Data section:
* Start *

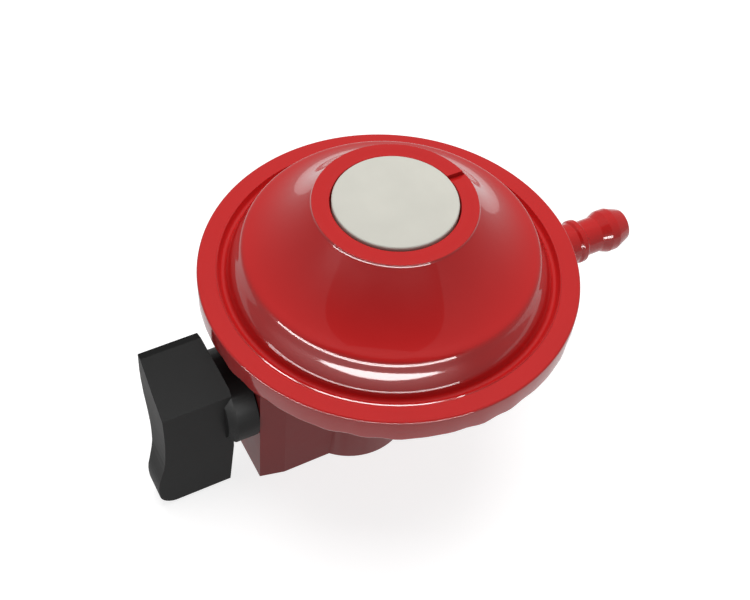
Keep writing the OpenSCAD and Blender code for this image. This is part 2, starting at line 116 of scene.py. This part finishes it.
def finished(name, bm, body, replaced=(), angle=35):
    """A piece from a bmesh, riding on its body."""
    bmesh.ops.remove_doubles(bm, verts=bm.verts, dist=1e-7)
    bmesh.ops.recalc_face_normals(bm, faces=bm.faces)
    mesh = bpy.data.meshes.new(name)
    bm.to_mesh(mesh)
    bm.free()
    obj = bpy.data.objects.new(name, mesh)
    bpy.context.scene.collection.objects.link(obj)
    shade(obj, angle)
    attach(obj, body)
    if replaced:
        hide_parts(*replaced)
    return obj


def lathe(outline, centre, axis="Z", steps=192, warp=None):
    """A closed outline (radius, height) in mm, turned about an axis through centre.

    warp(radius, height, angle) gives the radius and height of a point at that angle.
    """
    bm = bmesh.new()
    rings = []
    for r, h in outline:
        ring = []
        count = 1 if r < 1e-6 else steps
        for i in range(count):
            a = 2 * math.pi * i / steps
            rr, hh = warp(r, h, a) if warp else (r, h)
            p = Vector((rr * math.cos(a), rr * math.sin(a), hh)) * mm
            if axis == "X":
                p = Vector((p.z, p.x, p.y))
            ring.append(bm.verts.new(p + centre))
        rings.append(ring)
    for k in range(len(rings)):
        a, b = rings[k], rings[(k + 1) % len(rings)]
        if len(a) == 1 and len(b) == 1:
            continue
        for i in range(steps):
            j = (i + 1) % steps
            quad = [a[i % len(a)], a[j % len(a)], b[j % len(b)], b[i % len(b)]]
            face = []
            for v in quad:
                if v not in face:
                    face.append(v)
            bm.faces.new(face)
    return bm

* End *

Written task: Extract each line from the listing above, please, and repeat it exactly.

Response to this task:
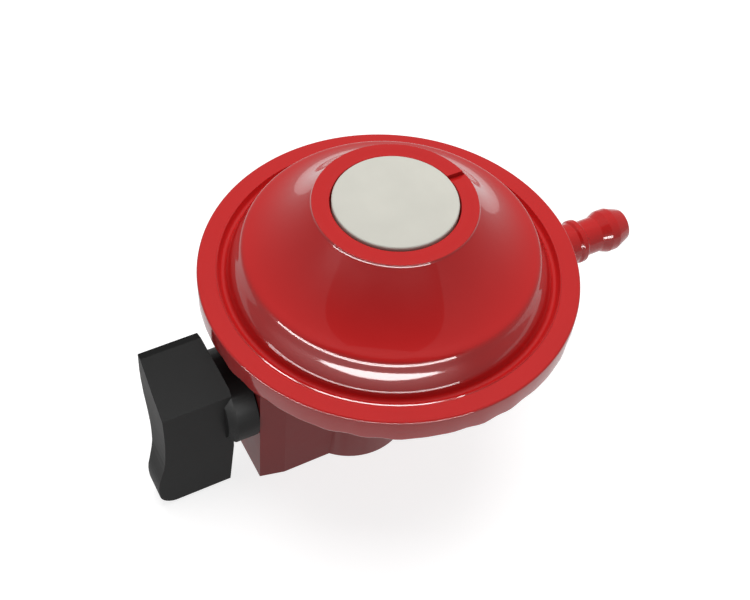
Keep writing the OpenSCAD and Blender code for this image. This is part 2, starting at line 116 of scene.py. This part finishes it.
def finished(name, bm, body, replaced=(), angle=35):
    """A piece from a bmesh, riding on its body."""
    bmesh.ops.remove_doubles(bm, verts=bm.verts, dist=1e-7)
    bmesh.ops.recalc_face_normals(bm, faces=bm.faces)
    mesh = bpy.data.meshes.new(name)
    bm.to_mesh(mesh)
    bm.free()
    obj = bpy.data.objects.new(name, mesh)
    bpy.context.scene.collection.objects.link(obj)
    shade(obj, angle)
    attach(obj, body)
    if replaced:
        hide_parts(*replaced)
    return obj


def lathe(outline, centre, axis="Z", steps=192, warp=None):
    """A closed outline (radius, height) in mm, turned about an axis through centre.

    warp(radius, height, angle) gives the radius and height of a point at that angle.
    """
    bm = bmesh.new()
    rings = []
    for r, h in outline:
        ring = []
        count = 1 if r < 1e-6 else steps
        for i in range(count):
            a = 2 * math.pi * i / steps
            rr, hh = warp(r, h, a) if warp else (r, h)
            p = Vector((rr * math.cos(a), rr * math.sin(a), hh)) * mm
            if axis == "X":
                p = Vector((p.z, p.x, p.y))
            ring.append(bm.verts.new(p + centre))
        rings.append(ring)
    for k in range(len(rings)):
        a, b = rings[k], rings[(k + 1) % len(rings)]
        if len(a) == 1 and len(b) == 1:
            continue
        for i in range(steps):
            j = (i + 1) % steps
            quad = [a[i % len(a)], a[j % len(a)], b[j % len(b)], b[i % len(b)]]
            face = []
            for v in quad:
                if v not in face:
                    face.append(v)
            bm.faces.new(face)
    return bm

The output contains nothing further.